Matt Cutts offers an explanation about how a competitor can hurt another competitor:

We try very hard to make it hard for one competitor to hurt another competitor. (We don’t claim that it’s impossible, because for example someone could steal your domain, either by identity theft or by hacking into a domain, and then do bad things on the domain.) But we try hard to keep one competitor from hurting another competitor in our ranking.

Will Google Learn How to Identify Paid Links without Making Webmasters use “nofollow”?

The answer is yes. Of course, we know that one of the techniques is to ask users to “report paid links” but Google also depends on its algorithms. According to Matt Cutts:

We definitely have worked to improve our paid-link and junk link detection algorithms. In our most recent PageRank update (9/27/2008) for example, there are some differences in PageRank because we’ve improved how we treat links, for example.

The “nofollow” attribute on links is a granular way that site owners can provide more information to search engines about their links, but search engines absolutely continue to innovate on how we weigh links as well.

My Site’s Been Penalized Because Of Duplicate Content!

Right, this is a tough one, and it is not answered by any Google engineer at Google Moderator beta, but, Adam Lasnik did provide a link to an answer by Google’s Susan Moskwa, webmaster trends analyst: Demystifying the “duplicate content penalty”

The answer to “does Google penalize duplicate content” is a “yes and no.” To better understand how this works, we need first to “define” duplicate content in Google terms.

Usually, duplicate content refers to blocks of content that either completely match other content or are appreciably similar. There are two types of such occurrences: within-your-domain-duplicate-content and cross-domain-duplicate-content.

Within-your-domain-duplicate-content

Google filters duplicate content in different ways. If your site has a regular and a print version of each page, and none is blocked in robots.txt or with a “noindex” meta tag, Google will simply choose one to list and eliminate the other.

Ecommerce sites, which are usually managed with CMS, may sometimes store items shown (and — worse yet — linked) via multiple distinct URLs. Google will group the duplicate URLs in clusters and display the one it considers best in the search results.

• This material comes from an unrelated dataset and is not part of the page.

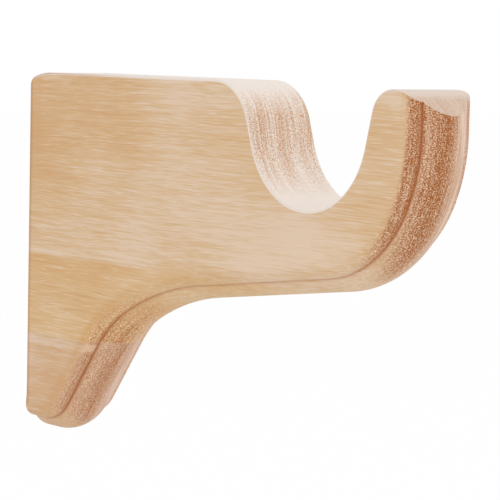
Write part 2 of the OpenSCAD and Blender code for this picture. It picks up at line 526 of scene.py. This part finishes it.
class Nodes:
    """Adds nodes to a tree and links them. A value is a number, a colour or a socket."""

    def __init__(self, tree):
        self.tree = tree

    def add(self, kind, values=None, **settings):
        node = self.tree.nodes.new(kind)
        for name, setting in settings.items():
            setattr(node, name, setting)
        for key, value in (values or {}).items():
            self.feed(node.inputs[key], value)
        return node

    def feed(self, socket, value):
        if isinstance(value, bpy.types.NodeSocket):
            self.tree.links.new(value, socket)
        else:
            socket.default_value = value

    def maths(self, operation, *values):
        node = self.add("ShaderNodeMath", dict(enumerate(values)), operation=operation)
        return node.outputs["Value"]

    def vector(self, operation, *values):
        node = self.add("ShaderNodeVectorMath", dict(enumerate(values)), operation=operation)
        return node.outputs["Vector"]

    def parts(self, vector):
        """The X, Y and Z of a vector, by name."""
        return self.add("ShaderNodeSeparateXYZ", {0: vector}).outputs

    def product(self, first, *others):
        """Values multiplied together."""
        for value in others:
            first = self.maths("MULTIPLY", first, value)
        return first

    def total(self, start, *parts):
        """A starting value plus each value times its weight."""
        for value, weight in parts:
            start = self.maths("MULTIPLY_ADD", value, weight, start)
        return start

    def fade(self, value, low, high, start=0.0, end=1.0):
        """A smooth step from start to end while the value goes from low to high."""
        node = self.add("ShaderNodeMapRange", {"Value": value, "From Min": low,
                        "From Max": high, "To Min": start, "To Max": end},
                        interpolation_type="SMOOTHSTEP")
        return node.outputs["Result"]

    def mix(self, factor, a, b, blend="MIX"):
        """A colour between two. The Mix node repeats its socket names for numbers, vectors and
        colours, so here they go by their place."""
        node = self.add("ShaderNodeMix", {0: factor, 6: a, 7: b}, data_type="RGBA",
                        blend_type=blend)
        return node.outputs[2]

    def between(self, factor, a, b):
        """A number between two."""
        return self.add("ShaderNodeMix", {0: factor, 2: a, 3: b}).outputs[0]

    def noise(self, place, size, detail=0.0, output="Fac"):
        """Noise centred on 0, whose spots are about this size along X, Y and Z, in mm."""
        scaled = self.vector("DIVIDE", place, size)
        node = self.add("ShaderNodeTexNoise", {"Vector": scaled, "Scale": 1.0,
                        "Detail": detail, "Roughness": 0.55})
        if output == "Color":
            return self.vector("SUBTRACT", node.outputs[output], (0.5, 0.5, 0.5))
        return self.maths("SUBTRACT", node.outputs[output], 0.5)

    def ramp(self, factor, stops):
        """A colour read from stops, each a place from 0 to 1 and a colour."""
        node = self.add("ShaderNodeValToRGB", {"Fac": factor})
        points = node.color_ramp.elements
        for k, (place, shade) in enumerate(stops):
            point = points[k] if k < len(points) else points.new(place)
            point.position, point.color = place, shade
        return node.outputs["Color"]

    def mark(self, name):
        """One of the values the mesh's points hold."""
        return self.add("ShaderNodeAttribute", attribute_name=name).outputs["Fac"]

    def group(self, tree, **values):
        """The outputs of a shader group, given its inputs by name."""
        return self.add("ShaderNodeGroup", values, node_tree=tree).outputs


def node_group(name, inputs, outputs):
    """A new shader group, with the nodes that give its inputs and take its outputs."""
    tree = bpy.data.node_groups.new(name, "ShaderNodeTree")
    for direction, sockets in (("INPUT", inputs), ("OUTPUT", outputs)):
        for label, kind in sockets.items():
            tree.interface.new_socket(label, in_out=direction,
                                      socket_type="NodeSocket" + kind)
    nodes = Nodes(tree)
    return nodes, nodes.add("NodeGroupInput").outputs, nodes.add("NodeGroupOutput").inputs


# Grain, as shader groups. Everything in them is in mm.

# How far apart in the grain two neighbouring strips are, so that it stops at each joint.
STRIP_SHIFT = (61.0, 17.0, 43.0)
# How the grain wanders: size of the bends, and how far it strays across itself.
WANDER = (70, 25, 22)
STRAY = (0, 3, 3)
# The glue line, by the distance from the joint: full up to the first, gone from the second.
GLUE = (0.05, 0.25)
# The pale streak beside each joint: how far over it, and half its width. The lower joint's lies
# under it. Each is fully pale over a part of its width.
UPPER_STREAK = (0.9, 0.6)
LOWER_STREAK = (-1.6, 1.6)
STREAK_CORE = 0.3


def board_lay():
    """Where a point is on the bracket, and where it lay in the boards it was glued from, with
    the number of its strip from the top, the glue lines and the pale streaks beside them."""
    nodes, given, out = node_group(
        "Board lay", {"Upper joint": "Float", "Lower joint": "Float"},
        {"Place": "Vector", "Lay": "Vector", "Strip": "Float", "Glue": "Float",
         "Pale": "Float"})
    place = nodes.vector("SCALE", nodes.add("ShaderNodeTexCoord").outputs["Object"])
    place.node.inputs["Scale"].default_value = 1 / MM
    height = nodes.parts(place)["Z"]
    strip, glue, pale = 0.0, 0.0, 0.0
    for joint, (side, width) in (("Upper joint", UPPER_STREAK), ("Lower joint", LOWER_STREAK)):
        over = nodes.maths("SUBTRACT", height, nodes.maths("DIVIDE", given[joint], MM))
        strip = nodes.maths("ADD", strip, nodes.maths("LESS_THAN", over, 0.0))
        off = nodes.maths("ABSOLUTE", over)
        glue = nodes.maths("ADD", glue, nodes.fade(off, *GLUE, 1.0, 0.0))
        off = nodes.maths("ABSOLUTE", nodes.maths("SUBTRACT", over, side))
        streak = nodes.fade(off, STREAK_CORE * width, width, 1.0, 0.0)
        pale = nodes.maths("ADD", pale, streak)
    shift = nodes.add("ShaderNodeCombineXYZ", {
        axis: nodes.maths("MULTIPLY", strip, step)
        for axis, step in zip("XYZ", STRIP_SHIFT)}).outputs["Vector"]
    lay = nodes.vector("ADD", place, shift)
    wander = nodes.noise(lay, WANDER, 1.0, "Color")
    lay = nodes.vector("ADD", lay, nodes.vector("MULTIPLY", wander, STRAY))
    for name, value in (("Place", place), ("Lay", lay), ("Strip", strip), ("Glue", glue),
                        ("Pale", pale)):
        nodes.feed(out[name], value)
    return nodes.tree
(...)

The real negative effects of having duplicate content on multiple URLs are:

Diluting link popularity (instead of getting links to the intended display URL, the links may be divided among distinct URLs)
Search results may display “user-unfriendly URLs” (long URLs with tracking IDs, etc), which is bad for “site branding”

The “duplicate content penalty” applies when content is deliberated duplicated to manipulate SERPs or win more traffic – in such cases Google will make adjustments in the indexing and ranking of the sites involved.

Cross-domain-duplicate-content

This is the nightmare of all serious Web publishers: content scraping. Someone could be scraping content to use on “made for AdSense” sites for example. Or some web proxies could index part of the site they access through the proxy. Google says this is not a reason to worry, although many publishers experienced “penalties” when the scraper ranked higher than the original.

Google states that they are able to determine the original. Apparently if the scraper ranks higher the reasons might lay in the way the “victim” site is “prepared” for Google. Here are the possible “remedies” suggested by Sven Naumann, from Google’s search quality team:

Check if your content is still accessible to our crawlers. You might unintentionally have blocked access to parts of your content in your robots.txt file.

You can look in your Sitemap file to see if you made changes for the particular content which has been scraped.

Check if your site is in line with our webmaster guidelines.

The most interesting statement comes from the same Google search expert. How would you “translate” the following:

To conclude, I’d like to point out that in the majority of cases, having duplicate content does not have negative effects on your site’s presence in the Google index. It simply gets filtered out.

Let me offer you my version: if your site gets scraped by a site with higher popularity, your original content will simply get filtered out. If this is not “duplicate content penalty”, then what should we call it? Perhaps eradication? (!)

Luckily Google does offer a solution: if your content is scraped and the scraper ranks higher, you can file a DMCA request to claim ownership of the content. Good luck with that!

Last but not least: when you syndicate content on other sites, if you want the original article to rank you have to make sure that these sites include a link back to it. We’ve seen cases when, despite the link, the original was given less weight and… uhm… eradicated?

For affiliate sites that need to display duplicate or similar content with the „mother“ site, the solution proposed by Google is also simple: copying content for a site will cause Google to „omit“ your site from the results, but if you add extra value to your pages (more content) you have good chances of ranking well in the SERPs. So how much is more? One paragraph, two? Go figure!

My second conclusion: what can you take from this article? Maybe even Google doesn’t know what it wants – the algorithms are in total control – and it doesn’t want humans to know what it’s doing. (!) Seriously, Google likes optimized sites, and your best bet is to never duplicate content. Period.